Now, a consistent image is absolutely needed in order to guarantee a reliable restore of your applications. At restore time, nothing is worse than to discover that your backed-up data is corrupt or inconsistent. And this is the reason for adding a special error code to denote the fact that a certain writer is in "inconsistent state" during the creation of a certain shadow copy set.

For example, if you have a SQL database with the database on X:\ and logs on Y:\, and you create a shadow copy set containing only X:\, then the shadow copy is inconsistent with respect to the SQL writer. That doesn't mean that the shadow copy will be inconsistent with respect to other writers - it is very likely that no other writer will have data on X:\.

What is the solution?

I'm skipping for now the technical details on why this "inconsistent snapshot" can cause problems, and go directly to the solution. The workaround to the NTBackup problem sounds weirder than the usual set of workarounds, but here it is:
1) Isolate all the relevant volumes on the machine that might contain active SQL databases and/or logs.
2) On each of these additional volumes (which are not related with the system state) create one empty file.
3) In NTBackup, along with the system state, include these empty files created above. (but not the large database files). This will include that all these volumes will be part of the shadow copy set, and therefore the MSDE Writer should not fail anymore with 0x800423f0.
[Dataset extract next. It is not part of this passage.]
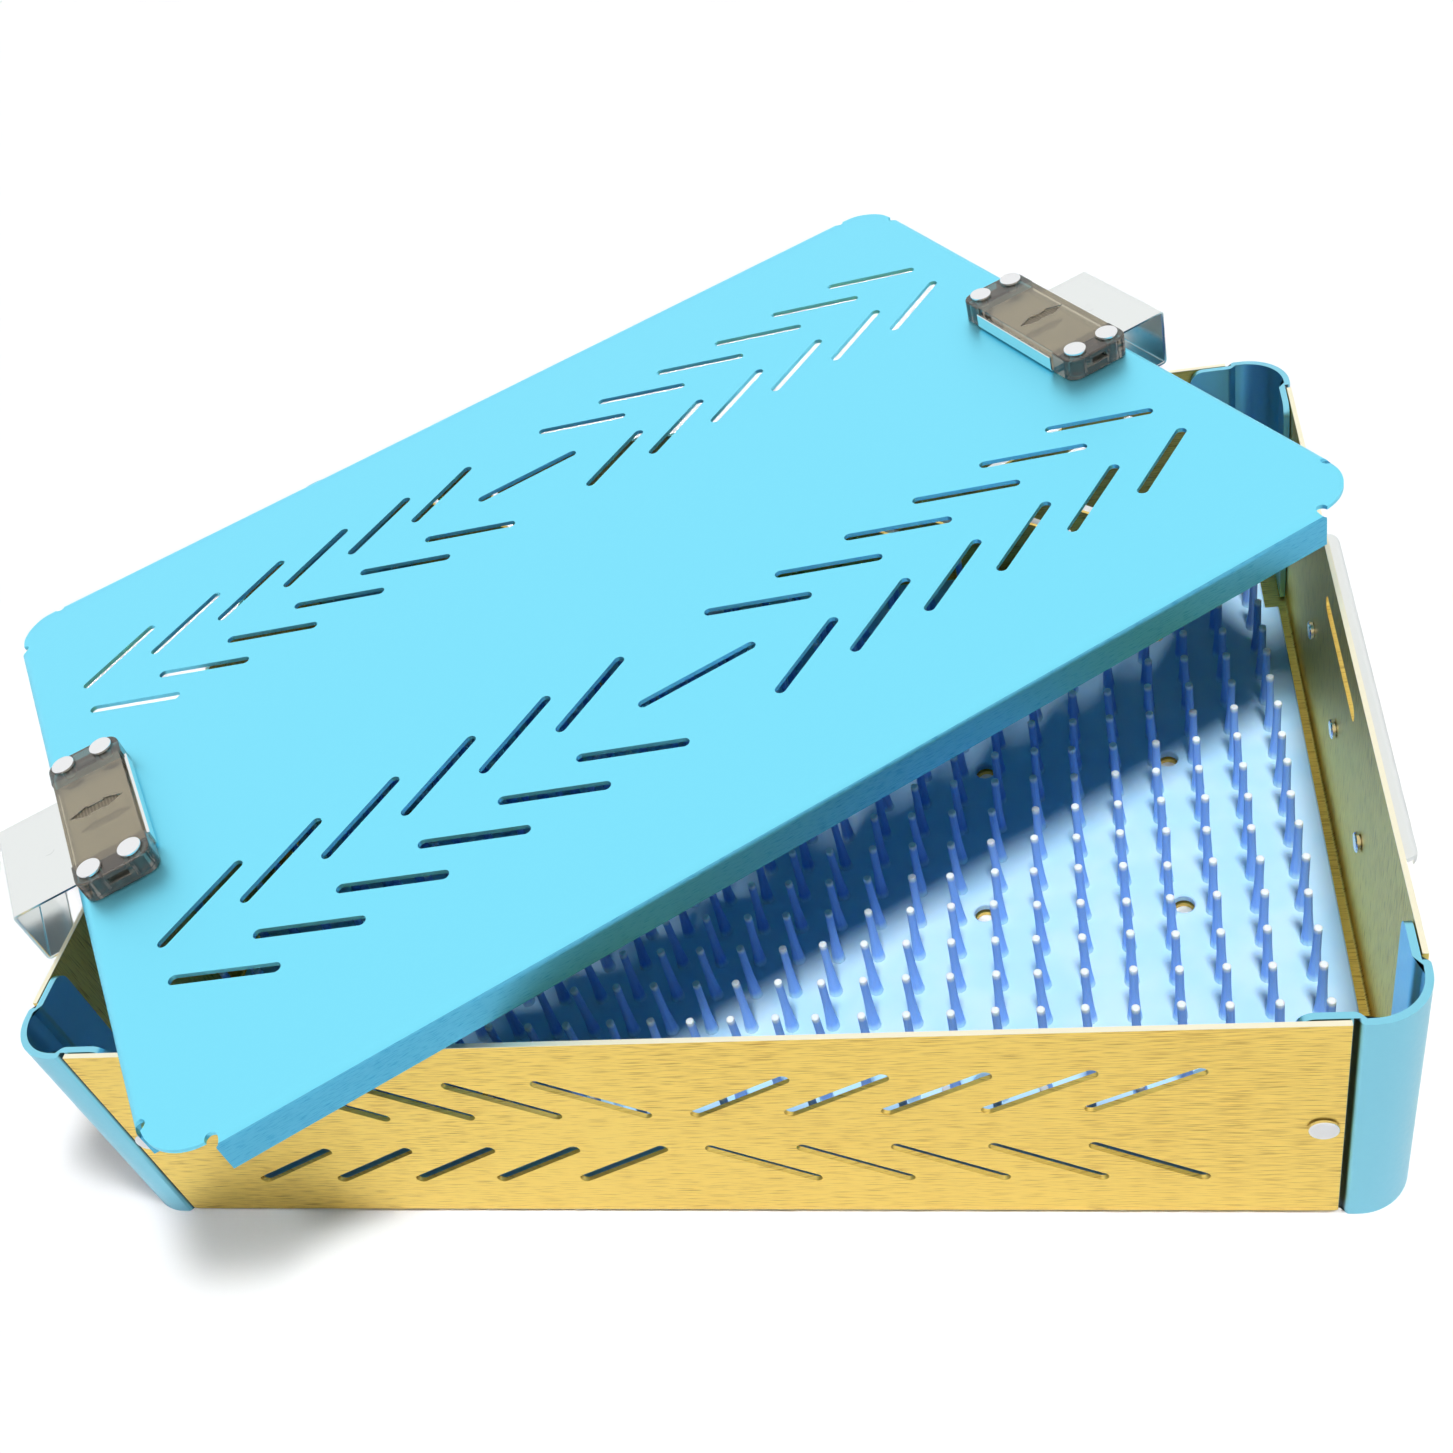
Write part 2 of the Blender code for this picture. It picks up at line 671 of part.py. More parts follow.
# Lid, in its own frame: origin at the middle of its top face
def lid_frame():
    # The left wall carries the flange, and the back wall the hook of the right latch.
    along = (HALF_DEPTH - LID_CENTRE_Y - HOOK_TIP * math.sin(LID_TURN)) / math.cos(LID_TURN)
    hook_x = LID_CENTRE_X + HOOK_TIP * math.cos(LID_TURN) - along * math.sin(LID_TURN)
    span = hook_x + HALF_LENGTH
    tilt = math.atan((HOOK_DROP - LID_DROP + HOOK_REST_GAP - FIT_GAP) / span)
    to_wall = HALF_LENGTH + LID_CENTRE_X
    height = BOX_HEIGHT + FIT_GAP + LID_DROP * math.cos(tilt) + to_wall * math.sin(tilt)
    place = Matrix.Translation((LID_CENTRE_X, LID_CENTRE_Y, height))
    return place @ Matrix.Rotation(-tilt, 4, "Y") @ Matrix.Rotation(LID_TURN, 4, "Z")


def latch_rivet_places(side):
    for row in (-1, 1):
        for end in (-1, 1):
            yield side * LATCH_PLACE + end * HOUSING_RIVET_X, row * HOUSING_RIVET_Y


def ear_column(sx, sy):
    # What is cut off at a corner outside the rounded ear.
    centre = (LID_HALF_X - EAR_INSET - EAR_RADIUS, LID_HALF_Y - EAR_INSET - EAR_RADIUS)
    start_x = LID_HALF_X - EAR_LENGTH
    start_y = LID_HALF_Y - EAR_LENGTH
    out_x = LID_HALF_X + OVERRUN
    out_y = LID_HALF_Y + OVERRUN
    outline = [(start_x, out_y), (start_x, LID_HALF_Y - EAR_INSET)]
    outline += arc(centre, EAR_RADIUS, math.pi / 2, 0, CORNER_STEPS)
    outline += [(LID_HALF_X - EAR_INSET, start_y), (out_x, start_y), (out_x, out_y)]
    return prism([(sx * x, sy * y) for x, y in outline], -LID_DROP - OVERRUN, OVERRUN)


def ear_hollow(sx, sy):
    # The flanges stop short of the ears.
    low = (LID_HALF_X - EAR_LENGTH, LID_HALF_Y - EAR_LENGTH)
    high = (LID_HALF_X + OVERRUN, LID_HALF_Y + OVERRUN)
    outline = [low, (high[0], low[1]), high, (low[0], high[1])]
    return prism([(sx * x, sy * y) for x, y in outline], -LID_DROP - OVERRUN, -SHEET)


def relief_holes():
    for sx, sy in CORNERS.values():
        x = sx * (LID_HALF_X - EAR_LENGTH)
        y = sy * (LID_HALF_Y - EAR_LENGTH)
        on_long_side = (x, sy * (LID_HALF_Y - EAR_INSET))
        on_short_side = (sx * (LID_HALF_X - EAR_INSET), y)
        for place in (on_long_side, on_short_side):
            outline = circle(place, EAR_RELIEF_RADIUS, HOLE_SIDES)
            yield prism(outline, -SHEET - LID_BEND, OVERRUN)


def make_lid(frame, looks):
    whole = block((-LID_HALF_X, -LID_HALF_Y, -LID_DROP), (LID_HALF_X, LID_HALF_Y, 0))
    bevel_edges(whole, LID_BEND, lambda a, b: a.z == 0 and b.z == 0)
    lid = add_object("lid_cover", whole, looks["blue"], frame)
    inner_x = LID_HALF_X - SHEET
    inner_y = LID_HALF_Y - SHEET
    inside = block((-inner_x, -inner_y, -LID_DROP - OVERRUN), (inner_x, inner_y, -SHEET))
    ceiling = -SHEET - FIT_GAP
    bevel_edges(inside, LID_BEND - SHEET, lambda a, b: a.z > ceiling and b.z > ceiling)
    combine(lid, inside)
    combine(lid, joined(*(ear_hollow(sx, sy) for sx, sy in CORNERS.values())))
    combine(lid, joined(*(ear_column(sx, sy) for sx, sy in CORNERS.values())))
    combine(lid, joined(*relief_holes()))
    cuts = lid_vents()
    for side in ENDS.values():
        cuts += [hole("+Z", (x, y, 0)) for x, y in latch_rivet_places(side)]
    combine(lid, joined(*cuts))
    shade(lid)


# Latches, in a frame at the lid's middle with +X towards the hook
def arrow_outline():
    half = ARROW_LENGTH / 2
    neck = half - ARROW_HEAD_LENGTH
    upper = [(half, 0), (neck, ARROW_HALF_WIDTH), (neck, ARROW_SHAFT_HALF)]
    upper += [(-x, y) for x, y in upper[:0:-1]]
    lower = [(-half, 0)] + [(x, -y) for x, y in upper[:0:-1]]
    return [(LATCH_PLACE + x, y) for x, y in upper + lower]


def housing_mesh():
    outline = [
        (LATCH_PLACE + x, y)
        for x, y in rounded_rectangle(HOUSING_WIDTH / 2, HOUSING_LENGTH / 2, HOUSING_RADIUS)
    ]
    body = prism(outline, FIT_GAP, HOUSING_TOP)
    bevel_edges(body, HOUSING_EDGE, lambda a, b: a.z == b.z and a.z > HOUSING_HEIGHT / 2, 2)
    return body


def housing_cuts():
    # The slide's channel, the shallow waist beside it and a slot in each end face.
    side = HOUSING_WIDTH / 2 + OVERRUN
    left = LATCH_PLACE - side
    right = LATCH_PLACE + side
    cuts = [block((left, -CHANNEL_HALF, -OVERRUN), (right, CHANNEL_HALF, CHANNEL_TOP))]
    for low, high in (
        (left, LATCH_PLACE - HOUSING_WAIST_HALF),
        (LATCH_PLACE + HOUSING_WAIST_HALF, right),
    ):
        cuts.append(
            block((low, -CHANNEL_HALF, -OVERRUN - FIT_GAP), (high, CHANNEL_HALF, HOUSING_TOP + OVERRUN))
        )
    slot_half = HOUSING_SLOT_WIDTH / 2
    slot_top = HOUSING_TOP - HOUSING_ROOF
    outer = HOUSING_LENGTH / 2 + OVERRUN
    inner = HOUSING_LENGTH / 2 - HOUSING_SLOT_DEPTH
    for low, high in ((-outer, -inner), (inner, outer)):
        cuts.append(
            block(
                (LATCH_PLACE - slot_half, low, slot_top - HOUSING_SLOT_HEIGHT),
                (LATCH_PLACE + slot_half, high, slot_top),
            )
        )
    return cuts


def slide_path():
    # The upper face of the slide, from its upright end to the tip of the hook's lip.
    bend = SLIDE_BEND
    low = -HOOK_DROP
    end = SLIDE_END
    inner = SLIDE_END_BEND
    path = [(end, SLIDE_END_HEIGHT)]
    path += arc((end + inner, SLIDE_TOP + inner), inner, math.pi, 3 * math.pi / 2, BEND_STEPS)
    path += arc((HOOK_REACH - bend, SLIDE_TOP - bend), bend, math.pi / 2, 0, BEND_STEPS)
    path += arc((HOOK_REACH - bend, low + bend), bend, 0, -math.pi / 2, BEND_STEPS)
    path.append((HOOK_TIP, low))
    return path


def slide_mesh():
    half = SLIDE_WIDTH / 2
    return prism(strip(slide_path(), -SLIDE_SHEET), -half, half, "XZ")


def slide_cuts():
    dimple_x = LATCH_PLACE + DIMPLE_PLACE
    dimple = prism(
        circle((dimple_x, 0), DIMPLE_RADIUS, HOLE_SIDES), SLIDE_TOP - DIMPLE_DEPTH, SLIDE_TOP + OVERRUN
    )
    cuts = [dimple]
    half = SLIDE_WIDTH / 2
    for end in (-1, 1):
        corner = [
            (HOOK_TIP - FIT_GAP, end * (half - HOOK_CORNER - FIT_GAP)),
            (HOOK_TIP - FIT_GAP, end * (half + FIT_GAP)),
            (HOOK_TIP + HOOK_CORNER + FIT_GAP, end * (half + FIT_GAP)),
        ]
        cuts.append(prism(corner, -HOOK_DROP - FIT_GAP, SLIDE_SHEET + FIT_GAP - HOOK_DROP))
    return cuts


def make_latch(name, side, frame, looks):
    turn = Matrix() if side > 0 else Matrix.Rotation(math.pi, 4, "Z")
    latch = empty(name + "_latch_frame", turn, frame)
    housing = add_object(name + "_latch_housing", housing_mesh(), looks["smoke"], latch)
    for cut in housing_cuts():
        combine(housing, cut)
    above = HOUSING_TOP + OVERRUN
    details = [prism(arrow_outline(), HOUSING_TOP - ARROW_DEPTH, above)]
    for x, y in latch_rivet_places(1):
        details.append(prism(circle((x, y), SHANK_HOLE_RADIUS, HOLE_SIDES), 0, above))
    combine(housing, joined(*details))
    shade(housing)
    slide = add_object(name + "_latch_slide", slide_mesh(), looks["steel"], latch)
    combine(slide, joined(*slide_cuts()))
    shade(slide)
    grip = HOUSING_TOP + SHEET
    for count, (x, y) in enumerate(latch_rivet_places(1), 1):
        place = facing("+Z", (x, y, HOUSING_TOP))
        make_rivet(f"{name}_latch_rivet_{count}", place, grip, looks, latch)


def main():
    clear_scene()
    looks = make_materials()
    make_tray(looks)
    for name, (sx, sy) in CORNERS.items():
        make_post(name, sx, sy, looks)
    for name, side in ENDS.items():
        make_bracket(name, side, looks)
    make_mat(looks)
    frame = empty("lid_frame", lid_frame())
    make_lid(frame, looks)
    for name, side in ENDS.items():
        make_latch(name, side, frame, looks)


main()
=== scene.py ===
# Dresses the sterilization box: sheet metal with soft bends and punched vents, rivets,
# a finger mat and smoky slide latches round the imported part, in the studio that it
# stands in. Metres, +Z up, origin under the middle of the tray.
import json
import math

import bmesh
import bpy
from mathutils import Matrix, Vector


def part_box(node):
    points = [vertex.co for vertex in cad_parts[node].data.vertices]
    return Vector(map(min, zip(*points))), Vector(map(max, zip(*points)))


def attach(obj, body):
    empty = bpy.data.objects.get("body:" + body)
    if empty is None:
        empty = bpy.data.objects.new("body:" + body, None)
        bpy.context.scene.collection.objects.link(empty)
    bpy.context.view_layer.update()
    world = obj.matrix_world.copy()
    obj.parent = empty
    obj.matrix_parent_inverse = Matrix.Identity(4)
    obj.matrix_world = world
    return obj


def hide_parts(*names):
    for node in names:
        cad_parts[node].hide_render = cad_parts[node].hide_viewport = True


bl_info = {
    "name": "Sterilization Box",
    "version": (1, 0, 0),
    "blender": (4, 5, 0),
    "location": "View3D > Sidebar > Sterilization Box",
    "description": "Builds an aluminium sterilization box with a finger mat and a latched lid",
    "category": "Add Mesh",
}

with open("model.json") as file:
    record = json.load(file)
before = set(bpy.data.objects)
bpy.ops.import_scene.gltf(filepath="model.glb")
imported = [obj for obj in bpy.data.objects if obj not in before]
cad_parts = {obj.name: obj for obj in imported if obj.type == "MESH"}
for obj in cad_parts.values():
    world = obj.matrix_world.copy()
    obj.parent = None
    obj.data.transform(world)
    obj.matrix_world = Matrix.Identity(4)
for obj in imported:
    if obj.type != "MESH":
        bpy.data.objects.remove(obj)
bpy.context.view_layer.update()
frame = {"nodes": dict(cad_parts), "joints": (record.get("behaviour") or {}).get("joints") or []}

CORNERS = {
    "front_left": (-1, -1),
    "front_right": (1, -1),
    "back_left": (-1, 1),
    "back_right": (1, 1),
}
ENDS = {"left": -1, "right": 1}
SHARP_ANGLE = math.radians(35)
SLOT_SIDES = 26
DRAIN_SIDES = 24
RIVET_HOLE_SIDES = 20
DISH_SIDES = 28
FINGER_SIDES = 10
FINGER_RINGS = 8
LEAN_SEED = 11
MAT_SHEET = 0.0020


# How the lid lies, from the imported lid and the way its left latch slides
def lid_matrix():
    joint = next(j for j in frame["joints"] if j["name"] == "left_latch_slide_in")
    along = Vector(joint["axis"]).normalized()
    tilt = math.atan2(along.z, along.x)
    turn = math.asin(along.y)
    return Matrix.Rotation(-tilt, 4, "Y") @ Matrix.Rotation(turn, 4, "Z")


def lid_box():
    """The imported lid's lowest and highest corner in its own turned axes."""
    unturned = lid_matrix().inverted()
    points = [unturned @ v.co for v in frame["nodes"]["lid_cover"].data.vertices]
    low = Vector([min(p[i] for p in points) for i in range(3)])
    high = Vector([max(p[i] for p in points) for i in range(3)])
    return low, high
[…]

This will eliminate the NTBackup error when you have this type of failures with the MSDE/SQL writer. A similar problem can happen with the AD writer (named the NTDS writer on domain controller). The solution is very similar.

Technical details...

Why does this work? Well, it's essentially a limitation of NTBackup. NTBackup doesn't "know" whether the SQL writer is important enough such that a failure in it should abort the system state backup. Part of the reason is the fact that some system services (like UDDI) depend on SQL or MSDE. Also, the particular mode used to create shadow copies is based on the assumption that the correct set of SQL-related volumes need to be present in the set (in the example above, X:\ and Y:\). If one volume is present and the other one is missing, the writer goes into an error state. Now, if you select at least one file in a given volume, NTBackup will include that volume in the shadow copy set. Since both the database & log volumes are now in the set, the SQL writer is happy.

That said, I would also like to mention that the level of integration between NTBackup and VSS is atypical in this specific case - a different backup application should choose to enforce writer consistency not at the volume level, but at the component/file level. Such an backup application will cause the SQL writer to go in a failed state only if you select the database file and not the log file, for example. In other words, if one of the writer-related files is present in the set and the other ones are missing, only then the writer goes in a failed state.

One might appear confusing from the details above. How does the writer know whether the backup application needs volume-level consistency (i.e. NTBackup) or component/file-level consistency (all other backup apps)? The answer is that the application has the ability to choose between the two consistency modes, in the IVssBackupComponents::SetBackupState(...) API. The first parameter dictates the selection model for this backup session. The recommended value is bSelectComponents == TRUE, which also tells that the backup application will select the necessary writer components during backup. The bSelectComponents == FALSE is a value maintained for legacy reasons (compatibility with NTBackup, mainly) but in general, it is not a good choice to use this mode, especially if you want to keep track what writer components are present (and in consistent state) on the shadow copy set.

One more note: The VSHADOW.EXE sample requestor, provided in the VSS SDK, provides a sample implementation of a backup application that works in component mode. BETEST.EXE is a more complex VSS requestor, that uses advanced VSS features.